Покоренный "атаман" | страница 47
— Вдвоем будет веселее, — сказал Андрей.
— Только чур одно условие: заедем в Приморск. Там отдыхает академик Терпиморев и мой друг Соловей. С ними нужно кое–какие дела решить, в том числе и наши с вами общие.
— Какие же? Не понимаю.
— Например, судьбу рукописи. Академик обещал содействие. В электронике Терпиморев — первый человек. Молите бога, чтоб рукопись ему понравилась.
Предложение задержаться в Приморске озадачило Самарина, но спорить он не стал. Договорившись о месте встречи, они разошлись. Самарин пошел домой, а Каиров — к директору института.
Борис Ильич не шел — трусил рысцой по коридорам. Склонив набок голову, устремив взгляд долу, он не замечал встречавшихся ему людей: во–первых, многих не знал, особенно молодых, недавно пришедших в институт и заполнивших бесчисленные лаборатории; во–вторых — и это, пожалуй, главное, — Борис Ильич не мог найти верного тона в отношениях с людьми незаметными, незначительными и, как ему казалось, ненужными институту. Особенно недоверчиво относился Борис Ильич к молодым сотрудникам, которых становилось в институте все больше и больше.
Директор, как всегда, был занят. Но Борис Ильич лишь головой кивнул секретарю и привычно навалился плечом на обитую желтой кожей дверь.
В приставленном к столу кресле сидел молодой человек с жидкими белыми волосами и чистыми голубыми глазами. Взглянув на него, Борис Ильич подумал: «Очередной кадр пополняет институт».

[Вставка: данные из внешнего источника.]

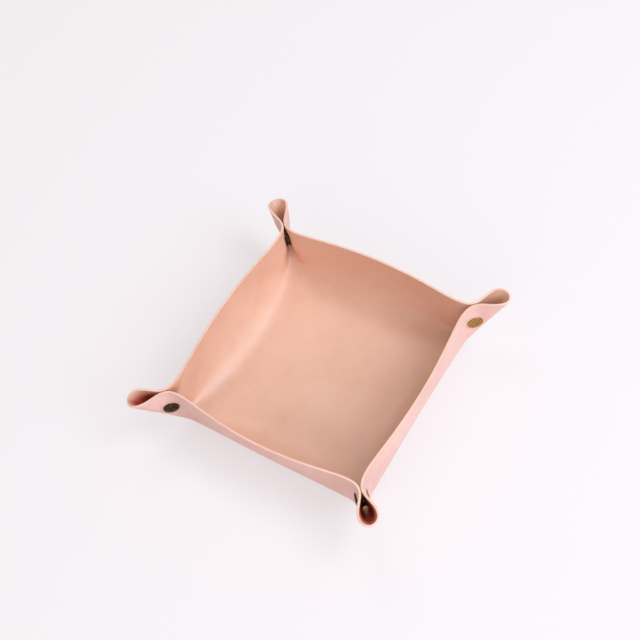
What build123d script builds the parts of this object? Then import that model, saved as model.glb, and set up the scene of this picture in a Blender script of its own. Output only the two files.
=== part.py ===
from build123d import *
from math import atan2, cos, hypot, sin, sqrt, tan, tau
import os

# A valet tray: one square sheet of soft leather whose four corners are pinched
# upright and held by snap fasteners. +Z is up, the origin is on the surface that
# the tray rests on, under the middle of the floor. The front wall is on -Y.

# Leather sheet
leather_thickness = 1.5
floor_half_width = 44.0
wall_bend_reach = 26.5
wall_bend_height = 30.0
rim_height = 41.5

# Rims bow outwards between the corners, more at the top than at the floor
wall_bow = 4.6
wall_bow_at_floor = 0.8
wall_bow_half_length = 58.0
wall_bow_height = 24.0

# Pinched corner, measured along the tray's diagonal and across it
snap_gap = 3.4
snap_distance = 97.6
snap_height = 25.6
seat_length = 10.4
neck_fillet_least = 3.0
neck_length_least = 1.0
fold_spread_at_floor = 1.6
fold_spread_height = 15.0
ear_foot_distance = 84.8
ear_rise_per_distance_share = 1.0
ear_root_height = 10.0
ear_root_overhang = 3.0
loop_growth_height = 20.0
loop_growth_share = 0.16
loop_least_growth = 0.25
loop_turn_least = 3.0

# Lip of an ear, which falls towards its tip
lip_start_distance = 104.0
lip_end_distance = 126.0
lip_drop = 3.2
lip_crown = 0.7
lip_cutter_height = 8.0
lip_cutter_overhang = 6.0
lip_cutter_half_width = 12.0

# Heights of the sections that the sheet passes through, as shares of the rim height
section_shares = (0.035, 0.09, 0.17, 0.27, 0.38, 0.52, 0.68, 0.85, 1)
overrun = 2.0

# Snap fastener: the cap, whose tube is rolled over inside the socket
cap_radius = 5.0
cap_edge = 0.7
cap_crown = 0.8
disc_edge_fillet = 0.25
tube_radius = 1.6
tube_bore_radius = 1.25
tube_clearance = 0.05
cap_roll_radius = 2.2
cap_roll_thickness = 0.35

# Snap fastener: the socket and the split spring ring in its groove
socket_flange_radius = 4.8
socket_flange = 0.5
socket_radius = 3.9
socket_depth = 2.2
socket_chamber_radius = 2.75
socket_mouth_radius = 2.65
socket_lip = 0.3
socket_edge_fillet = 0.2
ring_wire_radius = 0.35
ring_radius = 2.55
ring_clearance = 0.1
ring_spread = 0.25
ring_arc = 320.0

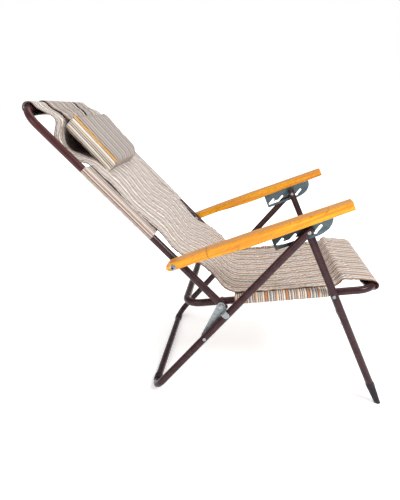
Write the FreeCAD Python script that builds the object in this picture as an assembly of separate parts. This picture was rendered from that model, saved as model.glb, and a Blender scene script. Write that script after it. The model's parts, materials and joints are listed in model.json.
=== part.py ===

— Как самочувствие? — спросил у директора.
— Знакомьтесь, корреспондент областной газеты. Обслуживает район, где почти все наши экспериментальные шахты расположены.
— Очень кстати, — заговорил Каиров, пожимая руку Сычу. — Я давно хотел с вами познакомиться. Ваша помощь нам частенько бывает нужна.
Борис Ильич широко улыбался. Если Сыч корреспондент по району, следовательно, освещает жизнь только своей епархии. И Каиров заговорил об «Атамане», о новых шахтах района.
— Мы ведь как раз в вашем районе большую работу ведем. В частности, моя лаборатория… Рассчитываем на помощь, товарищ Сыч…
Сильно закашлялся директор. Трясущейся желтой рукой он полез в ящик стола, достал белые крупные таблетки. Его грузное тело все содрогалось от кашля, глаза налились слезами.
— Лежали бы дома, Николай Васильевич, — с напускной строгостью проговорил Борис Ильич и, обращаясь к Сычу: — Вот он всегда так, наш директор: не долечится и — на работу. Будто здесь все остановится без него или пожар случится.
Николай Васильевич Шатилов, директор института, глубоко и безнадежно болел. Он перенес два инфаркта и с тайным страхом ожидал третьего. В последнее время у него к тому же усилилась болезнь печени, после которой он долго не мог подняться на ноги, а поднявшись, ходил разбитый и желтый. Состояние здоровья и было причиной его перевода в институт. Раньше он работал начальником крупнейшего в стране комбината «Степнянскуголь», слыл за умного, энергичного руководителя, первейшего в стране знатока угольного дела. Ему бы после болезни попроситься на пенсию, но он вбил себе в голову роковую мысль: «Уйду на пенсию — умру». И принял предложение стать директором института. Вот и тянет Николай Васильевич непосильную ношу. Ученые киты, подобные Каирову, выходят из повиновения, молодежь подтрунивает над ним. Ослабел Шатилов, занемог. Секретарь заученно говорит: «Директор болен». Когда в институте возникает конфликт и требуется вмешательство директора, ученые безнадежно машут рукой. Наиболее откровенные не преминут съязвить: «Хотите в гроб уложить директора».